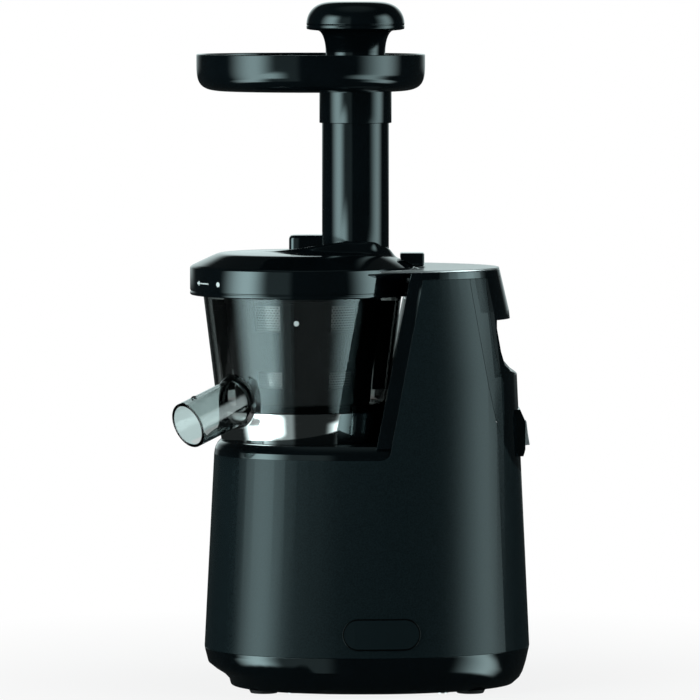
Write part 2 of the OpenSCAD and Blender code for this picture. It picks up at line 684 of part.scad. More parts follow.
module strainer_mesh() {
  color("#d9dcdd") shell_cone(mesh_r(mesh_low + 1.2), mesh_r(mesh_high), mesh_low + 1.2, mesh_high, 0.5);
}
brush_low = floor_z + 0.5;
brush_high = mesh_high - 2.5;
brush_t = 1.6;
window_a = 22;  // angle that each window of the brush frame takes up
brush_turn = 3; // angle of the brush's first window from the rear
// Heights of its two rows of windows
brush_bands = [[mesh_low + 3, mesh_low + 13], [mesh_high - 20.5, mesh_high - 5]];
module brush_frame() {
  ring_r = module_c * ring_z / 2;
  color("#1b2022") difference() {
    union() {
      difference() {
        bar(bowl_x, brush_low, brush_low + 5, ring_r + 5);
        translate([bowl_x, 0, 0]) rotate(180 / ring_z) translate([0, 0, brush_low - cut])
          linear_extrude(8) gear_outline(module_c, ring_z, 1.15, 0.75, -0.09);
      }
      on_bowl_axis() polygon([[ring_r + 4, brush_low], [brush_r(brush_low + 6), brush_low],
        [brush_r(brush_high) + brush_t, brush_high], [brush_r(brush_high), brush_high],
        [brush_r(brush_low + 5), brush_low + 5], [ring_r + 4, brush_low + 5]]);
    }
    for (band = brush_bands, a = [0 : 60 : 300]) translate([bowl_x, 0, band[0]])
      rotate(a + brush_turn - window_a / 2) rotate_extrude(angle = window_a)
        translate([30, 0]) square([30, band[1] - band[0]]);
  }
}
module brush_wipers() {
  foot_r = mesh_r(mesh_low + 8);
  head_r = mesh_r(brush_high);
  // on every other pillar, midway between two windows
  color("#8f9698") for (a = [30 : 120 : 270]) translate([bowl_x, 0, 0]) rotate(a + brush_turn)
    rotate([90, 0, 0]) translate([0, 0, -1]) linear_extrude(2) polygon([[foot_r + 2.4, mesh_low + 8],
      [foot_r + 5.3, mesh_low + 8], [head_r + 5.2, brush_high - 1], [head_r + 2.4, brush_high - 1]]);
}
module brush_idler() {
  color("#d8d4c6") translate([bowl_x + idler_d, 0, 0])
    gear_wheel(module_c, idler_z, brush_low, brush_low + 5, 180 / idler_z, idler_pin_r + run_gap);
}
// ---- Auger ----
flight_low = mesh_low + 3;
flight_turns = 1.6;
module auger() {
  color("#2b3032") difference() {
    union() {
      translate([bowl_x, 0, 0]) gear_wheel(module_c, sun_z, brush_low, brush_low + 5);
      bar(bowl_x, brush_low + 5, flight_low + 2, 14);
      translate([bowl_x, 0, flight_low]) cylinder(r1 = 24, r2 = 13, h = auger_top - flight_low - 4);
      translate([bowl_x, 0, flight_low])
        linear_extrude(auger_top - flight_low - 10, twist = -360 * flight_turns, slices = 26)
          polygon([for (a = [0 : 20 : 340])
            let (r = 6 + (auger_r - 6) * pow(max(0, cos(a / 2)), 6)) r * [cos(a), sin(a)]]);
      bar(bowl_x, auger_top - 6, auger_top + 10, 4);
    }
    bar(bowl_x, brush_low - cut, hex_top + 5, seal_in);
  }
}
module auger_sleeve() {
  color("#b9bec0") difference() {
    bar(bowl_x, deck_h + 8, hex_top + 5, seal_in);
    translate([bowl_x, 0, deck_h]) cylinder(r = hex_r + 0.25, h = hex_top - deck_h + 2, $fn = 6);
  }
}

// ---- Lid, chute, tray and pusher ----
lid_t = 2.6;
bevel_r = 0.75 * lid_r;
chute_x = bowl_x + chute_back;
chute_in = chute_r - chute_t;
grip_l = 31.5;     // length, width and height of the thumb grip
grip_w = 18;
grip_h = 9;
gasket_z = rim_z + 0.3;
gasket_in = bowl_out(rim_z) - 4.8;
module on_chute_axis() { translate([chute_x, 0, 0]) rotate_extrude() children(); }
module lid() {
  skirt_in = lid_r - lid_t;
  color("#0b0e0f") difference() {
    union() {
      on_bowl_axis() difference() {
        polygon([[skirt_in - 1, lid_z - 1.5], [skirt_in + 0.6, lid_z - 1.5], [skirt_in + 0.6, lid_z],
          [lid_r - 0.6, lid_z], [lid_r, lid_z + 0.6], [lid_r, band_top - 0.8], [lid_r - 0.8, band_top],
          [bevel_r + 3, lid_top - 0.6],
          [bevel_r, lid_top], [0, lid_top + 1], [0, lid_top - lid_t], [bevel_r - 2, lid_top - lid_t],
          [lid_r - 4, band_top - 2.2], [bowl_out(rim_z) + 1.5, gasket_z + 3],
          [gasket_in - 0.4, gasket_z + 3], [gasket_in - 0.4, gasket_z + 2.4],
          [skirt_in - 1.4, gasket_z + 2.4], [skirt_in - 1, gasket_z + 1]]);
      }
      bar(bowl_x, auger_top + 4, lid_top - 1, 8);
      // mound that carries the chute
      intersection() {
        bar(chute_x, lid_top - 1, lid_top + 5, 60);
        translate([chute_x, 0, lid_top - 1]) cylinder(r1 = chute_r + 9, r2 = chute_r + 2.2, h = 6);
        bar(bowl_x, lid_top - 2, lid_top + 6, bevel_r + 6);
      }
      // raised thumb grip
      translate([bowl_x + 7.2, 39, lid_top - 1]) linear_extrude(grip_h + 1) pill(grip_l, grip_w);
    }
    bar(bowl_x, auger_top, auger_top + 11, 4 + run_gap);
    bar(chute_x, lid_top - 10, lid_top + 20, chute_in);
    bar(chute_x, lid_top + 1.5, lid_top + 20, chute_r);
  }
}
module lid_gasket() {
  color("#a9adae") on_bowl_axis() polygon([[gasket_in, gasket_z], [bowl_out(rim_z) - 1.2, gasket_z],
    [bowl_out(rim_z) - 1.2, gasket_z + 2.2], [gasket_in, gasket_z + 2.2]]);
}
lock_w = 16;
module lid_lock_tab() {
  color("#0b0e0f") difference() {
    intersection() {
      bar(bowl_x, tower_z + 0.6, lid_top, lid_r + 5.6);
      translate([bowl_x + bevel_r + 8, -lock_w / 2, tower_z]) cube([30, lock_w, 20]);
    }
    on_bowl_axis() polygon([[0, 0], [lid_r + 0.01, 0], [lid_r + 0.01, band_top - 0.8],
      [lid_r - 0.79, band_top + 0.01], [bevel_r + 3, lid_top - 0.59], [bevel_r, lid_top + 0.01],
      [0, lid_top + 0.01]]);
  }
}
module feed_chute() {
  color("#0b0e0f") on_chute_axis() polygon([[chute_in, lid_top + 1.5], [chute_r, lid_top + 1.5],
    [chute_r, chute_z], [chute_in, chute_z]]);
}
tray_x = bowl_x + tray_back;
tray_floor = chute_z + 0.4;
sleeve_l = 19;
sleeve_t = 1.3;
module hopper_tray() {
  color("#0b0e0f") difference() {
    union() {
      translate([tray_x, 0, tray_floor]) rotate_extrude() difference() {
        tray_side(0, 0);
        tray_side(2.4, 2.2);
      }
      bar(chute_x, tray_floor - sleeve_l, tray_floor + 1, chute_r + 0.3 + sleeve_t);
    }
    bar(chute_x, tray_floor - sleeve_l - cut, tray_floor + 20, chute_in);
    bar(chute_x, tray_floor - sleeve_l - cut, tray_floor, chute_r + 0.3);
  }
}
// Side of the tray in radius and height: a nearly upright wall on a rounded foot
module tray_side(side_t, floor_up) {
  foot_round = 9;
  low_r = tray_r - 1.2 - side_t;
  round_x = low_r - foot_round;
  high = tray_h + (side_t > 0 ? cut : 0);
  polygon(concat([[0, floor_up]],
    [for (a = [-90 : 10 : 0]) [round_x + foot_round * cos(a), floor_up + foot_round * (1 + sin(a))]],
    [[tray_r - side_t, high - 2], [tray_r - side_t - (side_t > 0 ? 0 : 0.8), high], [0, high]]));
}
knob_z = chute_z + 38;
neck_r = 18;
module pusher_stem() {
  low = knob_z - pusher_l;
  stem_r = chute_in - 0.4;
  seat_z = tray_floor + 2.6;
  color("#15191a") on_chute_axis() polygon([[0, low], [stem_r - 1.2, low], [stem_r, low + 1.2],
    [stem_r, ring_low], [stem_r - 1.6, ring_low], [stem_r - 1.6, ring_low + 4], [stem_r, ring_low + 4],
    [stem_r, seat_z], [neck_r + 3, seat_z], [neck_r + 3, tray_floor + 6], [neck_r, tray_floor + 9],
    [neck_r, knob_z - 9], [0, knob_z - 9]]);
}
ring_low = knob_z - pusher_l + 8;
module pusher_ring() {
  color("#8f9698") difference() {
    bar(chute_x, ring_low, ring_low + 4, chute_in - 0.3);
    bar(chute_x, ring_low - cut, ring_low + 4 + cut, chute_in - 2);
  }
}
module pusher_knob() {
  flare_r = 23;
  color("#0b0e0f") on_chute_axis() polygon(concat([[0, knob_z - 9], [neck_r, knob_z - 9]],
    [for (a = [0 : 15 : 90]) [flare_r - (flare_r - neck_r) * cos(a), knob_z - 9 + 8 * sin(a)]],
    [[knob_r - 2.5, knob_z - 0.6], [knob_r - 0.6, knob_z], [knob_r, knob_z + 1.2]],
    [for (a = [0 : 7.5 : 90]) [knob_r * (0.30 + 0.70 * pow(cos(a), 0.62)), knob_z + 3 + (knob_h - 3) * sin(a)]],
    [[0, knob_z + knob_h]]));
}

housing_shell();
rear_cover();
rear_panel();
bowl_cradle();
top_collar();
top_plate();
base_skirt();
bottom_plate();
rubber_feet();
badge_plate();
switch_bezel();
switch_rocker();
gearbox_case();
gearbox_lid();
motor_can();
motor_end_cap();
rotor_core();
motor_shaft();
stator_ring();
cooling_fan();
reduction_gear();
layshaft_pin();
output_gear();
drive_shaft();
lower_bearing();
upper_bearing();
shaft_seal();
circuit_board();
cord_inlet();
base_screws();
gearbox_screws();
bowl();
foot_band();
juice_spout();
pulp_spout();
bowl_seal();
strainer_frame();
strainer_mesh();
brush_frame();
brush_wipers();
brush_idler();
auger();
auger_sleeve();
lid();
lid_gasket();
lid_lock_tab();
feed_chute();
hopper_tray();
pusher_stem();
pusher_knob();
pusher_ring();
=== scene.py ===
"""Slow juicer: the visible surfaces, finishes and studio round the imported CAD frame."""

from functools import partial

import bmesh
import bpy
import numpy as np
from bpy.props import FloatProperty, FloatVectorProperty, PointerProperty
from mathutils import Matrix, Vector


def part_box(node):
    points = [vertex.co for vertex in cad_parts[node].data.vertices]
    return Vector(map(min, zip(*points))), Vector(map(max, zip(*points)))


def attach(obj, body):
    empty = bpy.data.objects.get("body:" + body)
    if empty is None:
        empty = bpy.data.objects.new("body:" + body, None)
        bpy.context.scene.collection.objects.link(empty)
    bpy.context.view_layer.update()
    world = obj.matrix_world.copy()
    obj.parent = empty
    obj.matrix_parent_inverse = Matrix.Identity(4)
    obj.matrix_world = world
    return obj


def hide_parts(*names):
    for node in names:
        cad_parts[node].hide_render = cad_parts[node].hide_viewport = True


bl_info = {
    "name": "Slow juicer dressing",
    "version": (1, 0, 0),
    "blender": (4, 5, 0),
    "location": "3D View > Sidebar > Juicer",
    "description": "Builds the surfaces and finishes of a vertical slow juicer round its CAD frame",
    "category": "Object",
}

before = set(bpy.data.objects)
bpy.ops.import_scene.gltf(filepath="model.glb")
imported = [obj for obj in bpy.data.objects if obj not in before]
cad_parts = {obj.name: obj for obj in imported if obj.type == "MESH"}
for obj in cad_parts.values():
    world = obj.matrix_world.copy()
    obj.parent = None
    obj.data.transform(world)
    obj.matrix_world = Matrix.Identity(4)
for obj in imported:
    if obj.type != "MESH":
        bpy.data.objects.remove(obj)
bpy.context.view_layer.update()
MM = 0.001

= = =

**Your instructions:**
Retype the portion of the data above that starts on the line with "obj.matrix_parent_inverse = Matrix.Identity(4)" and finishes on the line with "cad_parts[node].hide_render = cad_parts[node].hide_viewport", including both of those lines.

**Finished task:**
    obj.matrix_parent_inverse = Matrix.Identity(4)
    obj.matrix_world = world
    return obj


def hide_parts(*names):
    for node in names:
        cad_parts[node].hide_render = cad_parts[node].hide_viewport = True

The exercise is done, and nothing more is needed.